### Records for this exercise
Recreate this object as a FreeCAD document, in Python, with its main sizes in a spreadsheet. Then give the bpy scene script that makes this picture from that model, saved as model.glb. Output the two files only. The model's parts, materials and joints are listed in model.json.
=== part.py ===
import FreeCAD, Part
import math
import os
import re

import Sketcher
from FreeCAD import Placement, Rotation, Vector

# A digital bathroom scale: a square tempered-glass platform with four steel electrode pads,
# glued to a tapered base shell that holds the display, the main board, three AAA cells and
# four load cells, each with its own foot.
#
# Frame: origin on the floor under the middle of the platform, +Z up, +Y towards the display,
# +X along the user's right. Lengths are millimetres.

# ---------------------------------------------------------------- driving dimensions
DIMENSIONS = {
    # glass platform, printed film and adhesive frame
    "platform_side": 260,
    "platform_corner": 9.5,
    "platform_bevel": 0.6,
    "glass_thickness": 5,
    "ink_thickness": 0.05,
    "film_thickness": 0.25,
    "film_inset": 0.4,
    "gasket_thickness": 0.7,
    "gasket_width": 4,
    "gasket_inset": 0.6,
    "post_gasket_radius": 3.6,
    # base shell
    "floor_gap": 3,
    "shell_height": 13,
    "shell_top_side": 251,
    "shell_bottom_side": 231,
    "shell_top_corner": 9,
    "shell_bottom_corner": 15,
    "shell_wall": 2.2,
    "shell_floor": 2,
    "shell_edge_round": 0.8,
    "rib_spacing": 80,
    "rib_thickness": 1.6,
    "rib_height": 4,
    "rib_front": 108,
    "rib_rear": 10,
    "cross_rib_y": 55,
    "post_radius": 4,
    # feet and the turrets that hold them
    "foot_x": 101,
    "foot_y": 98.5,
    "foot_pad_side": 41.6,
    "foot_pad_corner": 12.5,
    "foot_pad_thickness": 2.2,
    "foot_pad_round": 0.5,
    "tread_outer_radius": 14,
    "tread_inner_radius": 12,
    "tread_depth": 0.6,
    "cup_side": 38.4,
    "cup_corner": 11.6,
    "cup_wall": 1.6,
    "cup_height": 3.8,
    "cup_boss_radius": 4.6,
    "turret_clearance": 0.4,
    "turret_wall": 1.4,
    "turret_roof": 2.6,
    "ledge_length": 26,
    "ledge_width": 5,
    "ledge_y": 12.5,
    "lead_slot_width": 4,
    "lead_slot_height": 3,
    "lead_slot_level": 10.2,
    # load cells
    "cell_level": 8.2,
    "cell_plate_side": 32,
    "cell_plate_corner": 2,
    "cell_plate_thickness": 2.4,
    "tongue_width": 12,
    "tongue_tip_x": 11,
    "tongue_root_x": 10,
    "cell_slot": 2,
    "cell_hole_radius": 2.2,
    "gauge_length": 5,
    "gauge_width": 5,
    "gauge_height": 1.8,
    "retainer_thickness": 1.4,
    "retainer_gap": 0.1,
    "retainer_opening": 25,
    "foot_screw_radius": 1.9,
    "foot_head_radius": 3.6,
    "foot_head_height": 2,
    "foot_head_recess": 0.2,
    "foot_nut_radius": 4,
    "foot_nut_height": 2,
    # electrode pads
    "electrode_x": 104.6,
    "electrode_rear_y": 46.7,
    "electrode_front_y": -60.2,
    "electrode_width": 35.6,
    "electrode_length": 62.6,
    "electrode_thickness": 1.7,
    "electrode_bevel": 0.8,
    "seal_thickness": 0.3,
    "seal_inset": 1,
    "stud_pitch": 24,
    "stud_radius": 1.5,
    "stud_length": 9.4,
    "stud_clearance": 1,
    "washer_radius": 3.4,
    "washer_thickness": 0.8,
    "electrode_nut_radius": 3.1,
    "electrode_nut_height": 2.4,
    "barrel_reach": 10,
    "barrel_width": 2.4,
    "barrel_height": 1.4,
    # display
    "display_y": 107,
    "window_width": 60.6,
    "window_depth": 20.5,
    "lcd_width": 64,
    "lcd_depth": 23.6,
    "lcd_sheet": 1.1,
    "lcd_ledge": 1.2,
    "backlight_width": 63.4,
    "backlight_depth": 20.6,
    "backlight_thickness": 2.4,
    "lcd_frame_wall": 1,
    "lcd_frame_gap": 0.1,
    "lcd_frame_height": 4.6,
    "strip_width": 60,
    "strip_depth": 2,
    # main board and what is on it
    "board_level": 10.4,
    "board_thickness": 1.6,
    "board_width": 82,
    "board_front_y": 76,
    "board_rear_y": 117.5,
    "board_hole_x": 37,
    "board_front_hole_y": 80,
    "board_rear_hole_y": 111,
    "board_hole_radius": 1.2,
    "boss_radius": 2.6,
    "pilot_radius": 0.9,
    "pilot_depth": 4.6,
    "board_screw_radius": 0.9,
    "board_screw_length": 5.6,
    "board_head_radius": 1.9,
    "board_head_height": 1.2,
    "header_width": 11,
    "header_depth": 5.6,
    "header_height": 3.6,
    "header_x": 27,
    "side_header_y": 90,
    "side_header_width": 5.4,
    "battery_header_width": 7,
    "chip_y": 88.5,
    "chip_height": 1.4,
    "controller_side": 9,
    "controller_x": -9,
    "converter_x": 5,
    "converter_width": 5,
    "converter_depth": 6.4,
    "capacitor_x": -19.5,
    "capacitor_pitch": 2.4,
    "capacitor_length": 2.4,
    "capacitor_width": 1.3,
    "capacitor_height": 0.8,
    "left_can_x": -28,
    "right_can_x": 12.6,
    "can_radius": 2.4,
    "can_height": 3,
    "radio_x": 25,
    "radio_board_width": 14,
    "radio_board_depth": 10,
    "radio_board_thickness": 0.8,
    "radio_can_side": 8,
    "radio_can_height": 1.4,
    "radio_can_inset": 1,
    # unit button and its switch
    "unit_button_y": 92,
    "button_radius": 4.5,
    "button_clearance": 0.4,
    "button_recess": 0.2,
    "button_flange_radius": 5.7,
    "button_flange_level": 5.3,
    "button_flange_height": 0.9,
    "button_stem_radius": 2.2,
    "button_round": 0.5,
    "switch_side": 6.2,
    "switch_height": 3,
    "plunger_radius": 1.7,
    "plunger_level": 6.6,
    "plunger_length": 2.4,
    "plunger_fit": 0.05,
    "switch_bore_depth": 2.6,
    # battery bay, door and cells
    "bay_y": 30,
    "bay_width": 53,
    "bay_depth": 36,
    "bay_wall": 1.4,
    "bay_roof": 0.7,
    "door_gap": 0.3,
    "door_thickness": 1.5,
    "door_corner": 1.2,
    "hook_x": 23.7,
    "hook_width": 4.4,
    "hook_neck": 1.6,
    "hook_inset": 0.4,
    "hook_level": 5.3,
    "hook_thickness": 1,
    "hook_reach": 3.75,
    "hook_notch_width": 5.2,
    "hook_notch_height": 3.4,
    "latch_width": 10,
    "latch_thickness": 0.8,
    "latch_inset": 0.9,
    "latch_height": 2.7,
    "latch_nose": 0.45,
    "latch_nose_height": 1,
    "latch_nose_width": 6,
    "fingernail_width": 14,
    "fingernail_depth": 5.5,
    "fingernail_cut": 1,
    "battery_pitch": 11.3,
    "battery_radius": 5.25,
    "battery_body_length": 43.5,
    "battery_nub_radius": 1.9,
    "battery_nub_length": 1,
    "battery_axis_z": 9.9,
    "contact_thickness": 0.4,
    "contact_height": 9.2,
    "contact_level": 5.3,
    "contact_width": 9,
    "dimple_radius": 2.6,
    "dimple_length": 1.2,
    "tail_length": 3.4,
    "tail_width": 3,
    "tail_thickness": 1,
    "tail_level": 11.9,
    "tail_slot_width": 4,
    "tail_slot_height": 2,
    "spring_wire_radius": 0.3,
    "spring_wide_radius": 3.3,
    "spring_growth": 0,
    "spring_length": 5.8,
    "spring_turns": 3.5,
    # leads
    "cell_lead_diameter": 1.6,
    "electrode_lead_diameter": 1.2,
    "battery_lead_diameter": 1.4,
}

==

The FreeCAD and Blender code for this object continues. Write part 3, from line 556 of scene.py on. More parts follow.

==

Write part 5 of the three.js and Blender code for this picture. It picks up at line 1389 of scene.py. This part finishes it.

### Task requirements
Retype, in the same exact form, the lines of the material above from the line holding "Recreate this object" through the line holding "from FreeCAD import".

### Result of this exercise
Recreate this object as a FreeCAD document, in Python, with its main sizes in a spreadsheet. Then give the bpy scene script that makes this picture from that model, saved as model.glb. Output the two files only. The model's parts, materials and joints are listed in model.json.
=== part.py ===
import FreeCAD, Part
import math
import os
import re

import Sketcher
from FreeCAD import Placement, Rotation, Vector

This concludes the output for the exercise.